A few techs had walked into the kitchen through the long hallway leading from the front entrance, and Kathryn quickly put them to work. She told them to take samples from the kitchenware on the drying rack, and then, because she remembered it from a movie she once saw with her dad, she also told them to check the garbage disposal. Who knew what might turn up?
“The Coroner’s on his way, he called,” a tech told her.
“Oh, well, let’s show him in.”
“He’ll be here in a minute and he says he wants to talk to you.”
“Oh, okay,” she said. “Sure, sounds good.”
She walked out to the front porch and saw the huge Coroner van—or the meat wagon, as the cops called it—backing up onto the lawn beside Billings’s cruiser. It parked, and a devastatingly handsome man with curly black hair got out of the driver’s side door and walked up to her, his black, bushy eyebrows bristling.
“Why the hell is the Rowan County Sheriff’s office here, and not the Shelbyville Police Department?” he barked at her.
Well, at least he’s cute.
“Who said you could enter the crime scene?” Dr. Chase demanded.
“I-I-I put on protective booties,” she stammered out, pointing at her feet. “And I put on gloves.”
“That’s good,” he said gruffly, “but do you know what you’re doing, young lady?”
“Um,” she said.
She admired this man. Dr. Bradley Chase had run against the incumbent on a platform promise to clean up the Medical Examiner’s Office, and thus far, he’d done his job. Kathryn followed the news whenever his name came up, and every article about him concerned some new fight he’d gotten into with this agency or that department.
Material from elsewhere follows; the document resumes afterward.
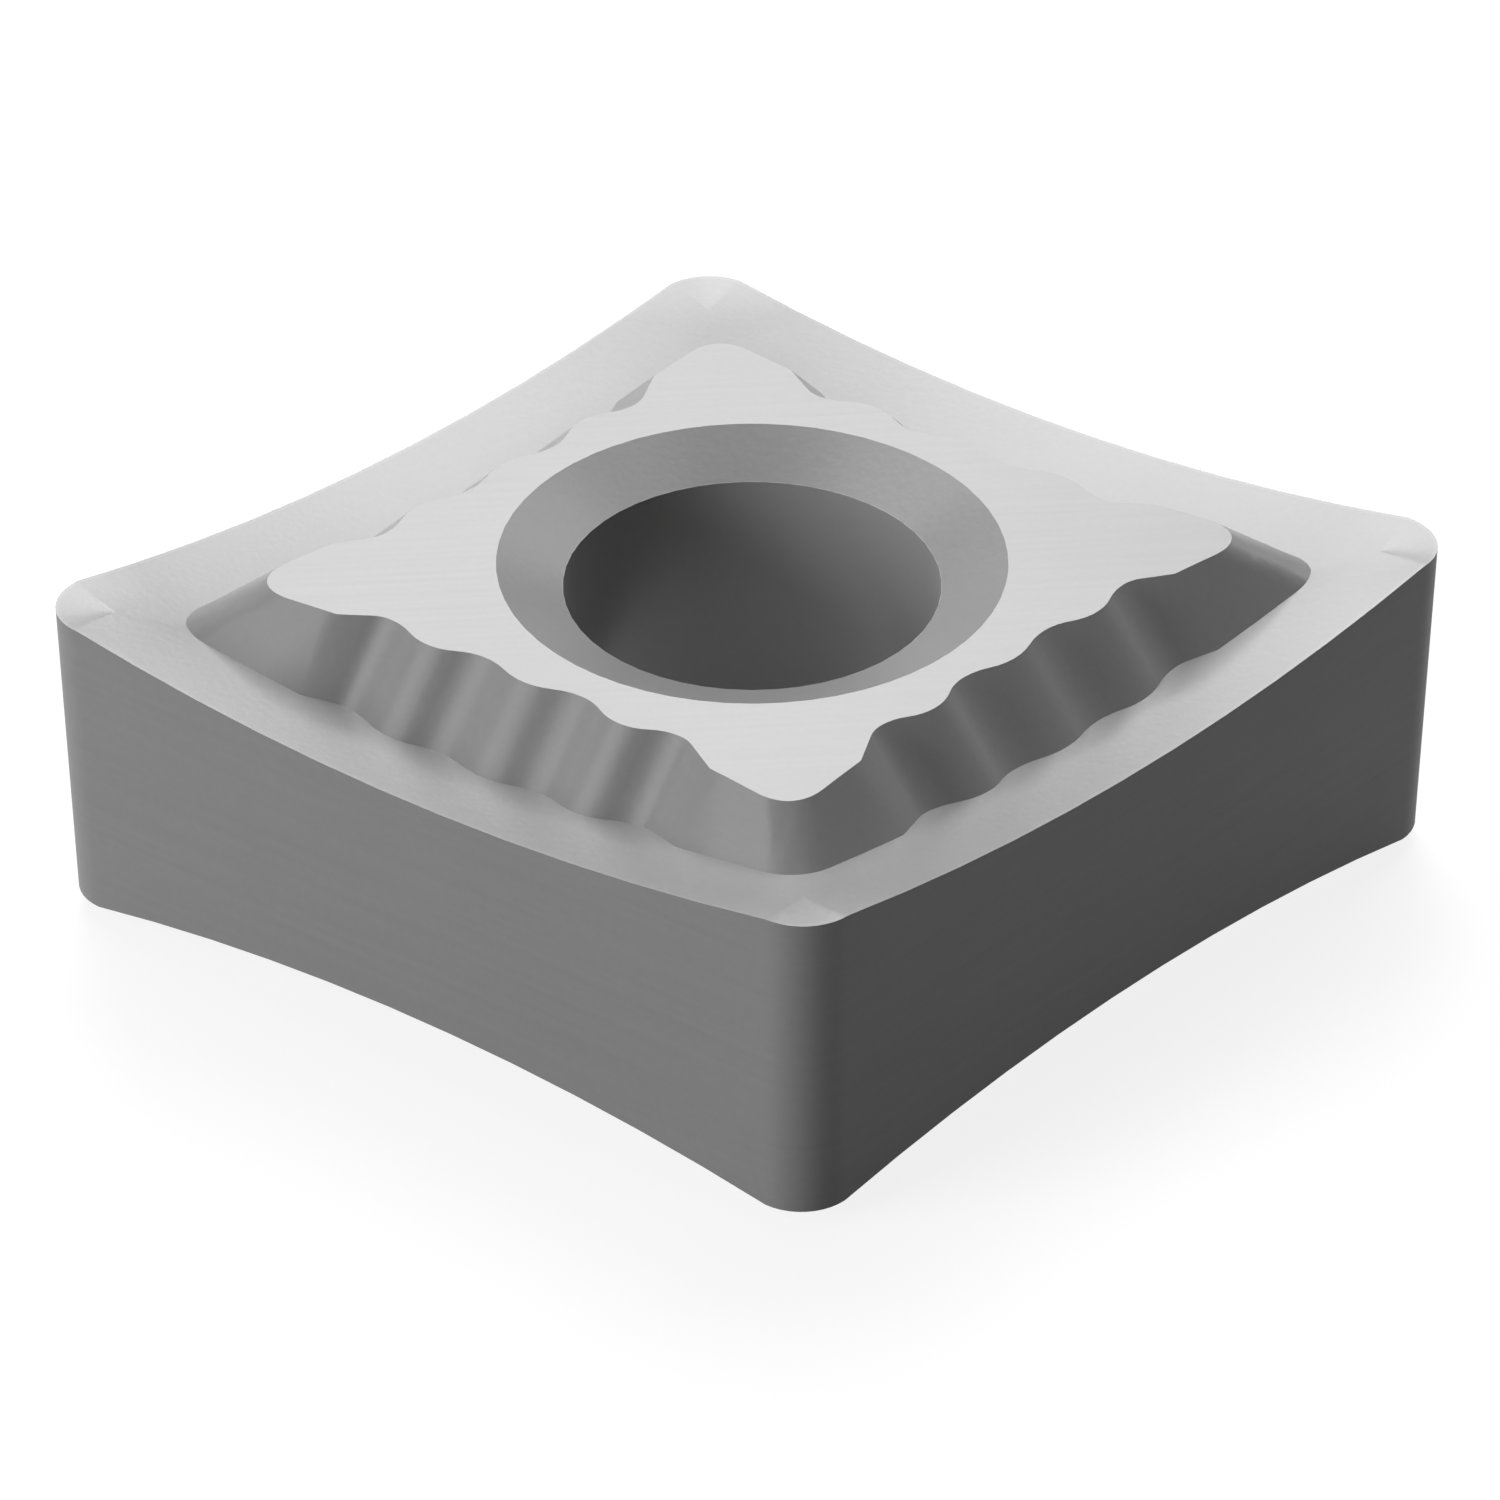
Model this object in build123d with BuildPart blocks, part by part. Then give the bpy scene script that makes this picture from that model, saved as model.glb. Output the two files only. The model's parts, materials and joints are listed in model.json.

He’d fired a lot of people who didn’t perform up to his standards, hired an additional doctor to perform the autopsies, and retrained everyo
ne on staff to conduct themselves in a professional manner.
She admired him tremendously, and to stand here and bear his disapproval mortified her to her bones. “I’m sorry,” she said. “I was the duty officer when the call came in—and”
“But you haven’t touched anything?” he asked her, his eyebrows upraised.
“No, sir,” she said. “I just walked in through the door.”
“Well, at least you had the forethought to put on protective gear.”
“Is there anything I can do to assist you, Dr. Chase?” she asked.
“Stay out of my way,” he said. “You Rowan County Deputy Sheriffs aren’t even supposed to be here.”
Amen to that.
“Where’s the decedent?” Dr. Chase asked.
“Oh, what, oh, the body?”
“It’s in the dining room,” Deputy Michael Poling said, pointing to his right. He wore, Kathryn noted with grim approval, the appropriate coverings for his feet and hands.
“I want only one deputy present,” Dr. Chase said. He jerked his chin at Kathryn. “She got in here first, so I want her to stand by and observe, but you, Deputy Poling, please let my team know that they can enter and get started on taking down the evidence.”
“Yes, sir,” Deputy Poling said.
“You know everyone in the Sheriff’s Office?” she asked him with surprise, after Deputy Poling left.
“Yes, to my regret, but I don’t recall seeing you before?”
“I was on an extended medical leave,” she said, her cheeks flaring with shame.
“Ah. A baby?”
“Um, sure,” she said.
He cocked his head at her, but there was no further time for discussion, for Dr. Chase’s treatment team, all suited up in protective coverings, gloves, and footies, had arrived, bearing a gurney.
“There you are,” Dr. Chase said. “Let’s get started.”
He turned to Kathryn. “If you want to observe, Deputy . . .”
“Deputy McGlone.”
“Deputy McGlone, then you’d better put on a pair of coveralls as well.”